Show every line below where "MESH" can be found.

◆ **INFORMATION SHOWN**
_ _ _ _ _ _ _
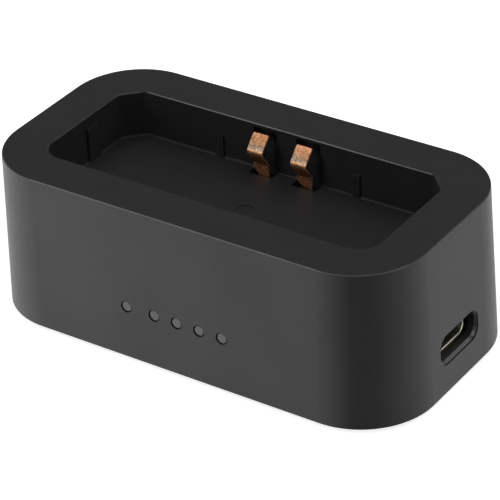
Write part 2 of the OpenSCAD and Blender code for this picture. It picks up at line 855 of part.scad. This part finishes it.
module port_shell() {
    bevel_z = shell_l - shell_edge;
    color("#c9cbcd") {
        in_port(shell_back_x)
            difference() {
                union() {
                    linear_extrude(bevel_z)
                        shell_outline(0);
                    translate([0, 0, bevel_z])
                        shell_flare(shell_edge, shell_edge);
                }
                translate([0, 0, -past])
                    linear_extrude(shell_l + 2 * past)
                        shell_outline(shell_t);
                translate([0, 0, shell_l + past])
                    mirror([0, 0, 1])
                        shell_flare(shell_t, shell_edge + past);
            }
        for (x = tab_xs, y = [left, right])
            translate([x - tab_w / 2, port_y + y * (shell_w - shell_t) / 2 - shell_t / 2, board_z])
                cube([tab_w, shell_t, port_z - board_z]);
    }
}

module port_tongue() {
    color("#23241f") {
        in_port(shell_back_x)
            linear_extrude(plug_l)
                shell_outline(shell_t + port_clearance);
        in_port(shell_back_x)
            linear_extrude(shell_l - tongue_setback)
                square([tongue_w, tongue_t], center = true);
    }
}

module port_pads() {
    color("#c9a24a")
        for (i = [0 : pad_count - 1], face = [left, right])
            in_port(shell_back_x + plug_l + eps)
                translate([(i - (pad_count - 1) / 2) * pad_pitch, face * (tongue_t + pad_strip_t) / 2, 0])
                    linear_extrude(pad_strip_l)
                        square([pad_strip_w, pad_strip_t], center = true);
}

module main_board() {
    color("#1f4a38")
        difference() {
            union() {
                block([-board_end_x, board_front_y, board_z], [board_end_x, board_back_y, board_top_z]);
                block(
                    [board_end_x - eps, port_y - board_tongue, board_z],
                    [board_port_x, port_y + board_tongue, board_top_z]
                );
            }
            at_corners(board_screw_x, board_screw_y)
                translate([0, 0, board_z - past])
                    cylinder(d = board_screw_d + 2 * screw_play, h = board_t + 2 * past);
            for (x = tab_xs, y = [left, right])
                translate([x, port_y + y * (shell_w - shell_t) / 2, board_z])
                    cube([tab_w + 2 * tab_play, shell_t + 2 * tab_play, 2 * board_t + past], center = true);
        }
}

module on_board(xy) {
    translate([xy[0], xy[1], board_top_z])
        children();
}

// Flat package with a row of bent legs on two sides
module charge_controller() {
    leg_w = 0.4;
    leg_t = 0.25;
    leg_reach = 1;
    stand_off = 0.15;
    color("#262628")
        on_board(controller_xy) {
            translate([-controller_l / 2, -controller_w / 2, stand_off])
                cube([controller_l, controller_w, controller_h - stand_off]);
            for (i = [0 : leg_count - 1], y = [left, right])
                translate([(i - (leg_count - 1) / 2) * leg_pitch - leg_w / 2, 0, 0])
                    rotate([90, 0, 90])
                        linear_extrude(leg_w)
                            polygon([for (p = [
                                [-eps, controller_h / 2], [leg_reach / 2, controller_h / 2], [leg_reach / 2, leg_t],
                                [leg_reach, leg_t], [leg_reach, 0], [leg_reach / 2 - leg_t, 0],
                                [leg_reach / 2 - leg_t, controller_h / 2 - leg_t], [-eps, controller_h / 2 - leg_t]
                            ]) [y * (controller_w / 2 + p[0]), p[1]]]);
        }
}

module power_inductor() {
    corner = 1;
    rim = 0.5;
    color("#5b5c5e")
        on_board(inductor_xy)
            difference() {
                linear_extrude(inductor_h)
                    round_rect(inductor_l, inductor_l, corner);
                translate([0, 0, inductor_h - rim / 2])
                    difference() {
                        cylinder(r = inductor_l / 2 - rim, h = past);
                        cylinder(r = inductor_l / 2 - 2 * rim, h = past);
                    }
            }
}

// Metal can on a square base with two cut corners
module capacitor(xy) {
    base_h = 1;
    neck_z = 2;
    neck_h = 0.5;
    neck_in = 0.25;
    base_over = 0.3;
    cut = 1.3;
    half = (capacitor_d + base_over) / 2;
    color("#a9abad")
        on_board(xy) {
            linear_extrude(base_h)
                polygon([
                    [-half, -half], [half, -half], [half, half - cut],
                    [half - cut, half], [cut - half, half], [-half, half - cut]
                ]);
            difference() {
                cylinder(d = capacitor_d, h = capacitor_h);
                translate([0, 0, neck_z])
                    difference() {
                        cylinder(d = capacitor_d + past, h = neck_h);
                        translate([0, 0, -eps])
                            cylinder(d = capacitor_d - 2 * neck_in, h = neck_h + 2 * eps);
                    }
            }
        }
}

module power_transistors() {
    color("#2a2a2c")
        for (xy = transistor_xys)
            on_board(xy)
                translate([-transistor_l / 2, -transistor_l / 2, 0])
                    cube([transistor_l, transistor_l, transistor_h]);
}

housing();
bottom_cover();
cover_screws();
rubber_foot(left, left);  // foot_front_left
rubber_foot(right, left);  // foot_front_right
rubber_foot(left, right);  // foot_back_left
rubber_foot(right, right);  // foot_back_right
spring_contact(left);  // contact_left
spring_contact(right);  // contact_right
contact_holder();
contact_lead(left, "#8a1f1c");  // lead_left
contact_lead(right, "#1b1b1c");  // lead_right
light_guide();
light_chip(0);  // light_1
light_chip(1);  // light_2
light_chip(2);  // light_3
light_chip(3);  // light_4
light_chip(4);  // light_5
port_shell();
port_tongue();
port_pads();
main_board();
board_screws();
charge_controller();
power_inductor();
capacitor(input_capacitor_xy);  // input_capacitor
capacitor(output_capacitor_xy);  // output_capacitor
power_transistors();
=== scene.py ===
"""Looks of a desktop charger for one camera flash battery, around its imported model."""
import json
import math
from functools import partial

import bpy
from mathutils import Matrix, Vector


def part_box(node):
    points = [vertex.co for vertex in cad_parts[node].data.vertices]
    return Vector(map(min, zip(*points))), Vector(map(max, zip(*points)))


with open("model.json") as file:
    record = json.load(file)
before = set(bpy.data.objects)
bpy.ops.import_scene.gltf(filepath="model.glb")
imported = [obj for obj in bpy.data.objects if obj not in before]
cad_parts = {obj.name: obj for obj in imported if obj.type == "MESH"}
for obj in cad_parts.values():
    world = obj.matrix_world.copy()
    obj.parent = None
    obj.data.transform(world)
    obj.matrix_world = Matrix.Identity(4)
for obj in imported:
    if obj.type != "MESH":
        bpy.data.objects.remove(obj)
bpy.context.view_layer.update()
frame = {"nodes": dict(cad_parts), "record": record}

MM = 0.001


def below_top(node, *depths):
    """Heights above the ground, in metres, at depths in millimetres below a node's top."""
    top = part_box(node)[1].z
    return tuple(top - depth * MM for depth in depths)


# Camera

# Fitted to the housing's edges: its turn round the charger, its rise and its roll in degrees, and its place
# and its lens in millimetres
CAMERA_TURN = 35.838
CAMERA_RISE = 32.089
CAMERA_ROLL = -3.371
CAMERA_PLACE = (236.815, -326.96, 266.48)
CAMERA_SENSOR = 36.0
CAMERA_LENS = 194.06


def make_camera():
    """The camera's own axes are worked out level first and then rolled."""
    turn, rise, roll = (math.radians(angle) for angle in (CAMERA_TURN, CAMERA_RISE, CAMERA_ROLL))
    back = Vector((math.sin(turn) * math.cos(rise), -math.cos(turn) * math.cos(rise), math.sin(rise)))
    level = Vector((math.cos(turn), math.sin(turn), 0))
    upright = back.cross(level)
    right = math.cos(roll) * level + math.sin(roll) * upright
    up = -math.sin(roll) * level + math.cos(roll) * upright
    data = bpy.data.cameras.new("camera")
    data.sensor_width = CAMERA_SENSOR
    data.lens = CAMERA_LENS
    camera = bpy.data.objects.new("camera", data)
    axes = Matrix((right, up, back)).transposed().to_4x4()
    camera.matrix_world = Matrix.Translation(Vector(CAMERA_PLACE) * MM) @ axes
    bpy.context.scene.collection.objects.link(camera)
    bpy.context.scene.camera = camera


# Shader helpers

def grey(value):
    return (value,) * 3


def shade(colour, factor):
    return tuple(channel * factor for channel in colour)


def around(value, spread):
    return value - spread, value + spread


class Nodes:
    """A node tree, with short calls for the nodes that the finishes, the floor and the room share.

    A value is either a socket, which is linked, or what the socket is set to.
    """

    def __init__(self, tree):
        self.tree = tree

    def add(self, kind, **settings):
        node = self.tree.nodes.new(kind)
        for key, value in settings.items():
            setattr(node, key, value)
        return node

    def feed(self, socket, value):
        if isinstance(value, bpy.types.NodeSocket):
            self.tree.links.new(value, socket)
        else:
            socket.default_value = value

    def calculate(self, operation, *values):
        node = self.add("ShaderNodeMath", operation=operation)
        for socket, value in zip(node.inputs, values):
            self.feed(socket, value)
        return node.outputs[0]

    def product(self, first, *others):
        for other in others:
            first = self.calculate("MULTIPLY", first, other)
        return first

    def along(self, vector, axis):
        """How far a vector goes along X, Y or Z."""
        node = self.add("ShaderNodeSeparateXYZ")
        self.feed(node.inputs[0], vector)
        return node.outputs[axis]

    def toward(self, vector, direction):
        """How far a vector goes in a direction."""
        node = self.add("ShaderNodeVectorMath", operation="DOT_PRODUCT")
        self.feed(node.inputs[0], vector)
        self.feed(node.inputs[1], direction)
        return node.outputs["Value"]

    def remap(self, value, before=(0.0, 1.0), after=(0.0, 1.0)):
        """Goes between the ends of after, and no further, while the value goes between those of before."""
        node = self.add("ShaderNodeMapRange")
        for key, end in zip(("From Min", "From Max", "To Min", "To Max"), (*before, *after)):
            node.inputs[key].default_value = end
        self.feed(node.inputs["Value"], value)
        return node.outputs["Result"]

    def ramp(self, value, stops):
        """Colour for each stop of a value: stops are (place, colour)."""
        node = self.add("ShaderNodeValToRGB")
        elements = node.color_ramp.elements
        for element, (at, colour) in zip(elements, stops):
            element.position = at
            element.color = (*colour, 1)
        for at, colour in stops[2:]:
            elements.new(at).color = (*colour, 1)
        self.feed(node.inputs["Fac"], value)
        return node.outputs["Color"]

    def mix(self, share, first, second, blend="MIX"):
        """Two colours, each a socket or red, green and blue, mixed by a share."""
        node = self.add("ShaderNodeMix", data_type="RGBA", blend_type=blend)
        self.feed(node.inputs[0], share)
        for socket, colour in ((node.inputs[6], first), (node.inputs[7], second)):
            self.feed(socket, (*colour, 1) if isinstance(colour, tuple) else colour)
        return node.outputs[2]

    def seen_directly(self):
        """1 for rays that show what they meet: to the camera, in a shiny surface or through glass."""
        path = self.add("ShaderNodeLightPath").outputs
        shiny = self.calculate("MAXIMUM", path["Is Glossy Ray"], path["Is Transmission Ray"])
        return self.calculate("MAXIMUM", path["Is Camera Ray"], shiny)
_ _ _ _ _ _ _
◆ **ANSWER TO THIS PROBLEM**
cad_parts = {obj.name: obj for obj in imported if obj.type == "MESH"}
    if obj.type != "MESH":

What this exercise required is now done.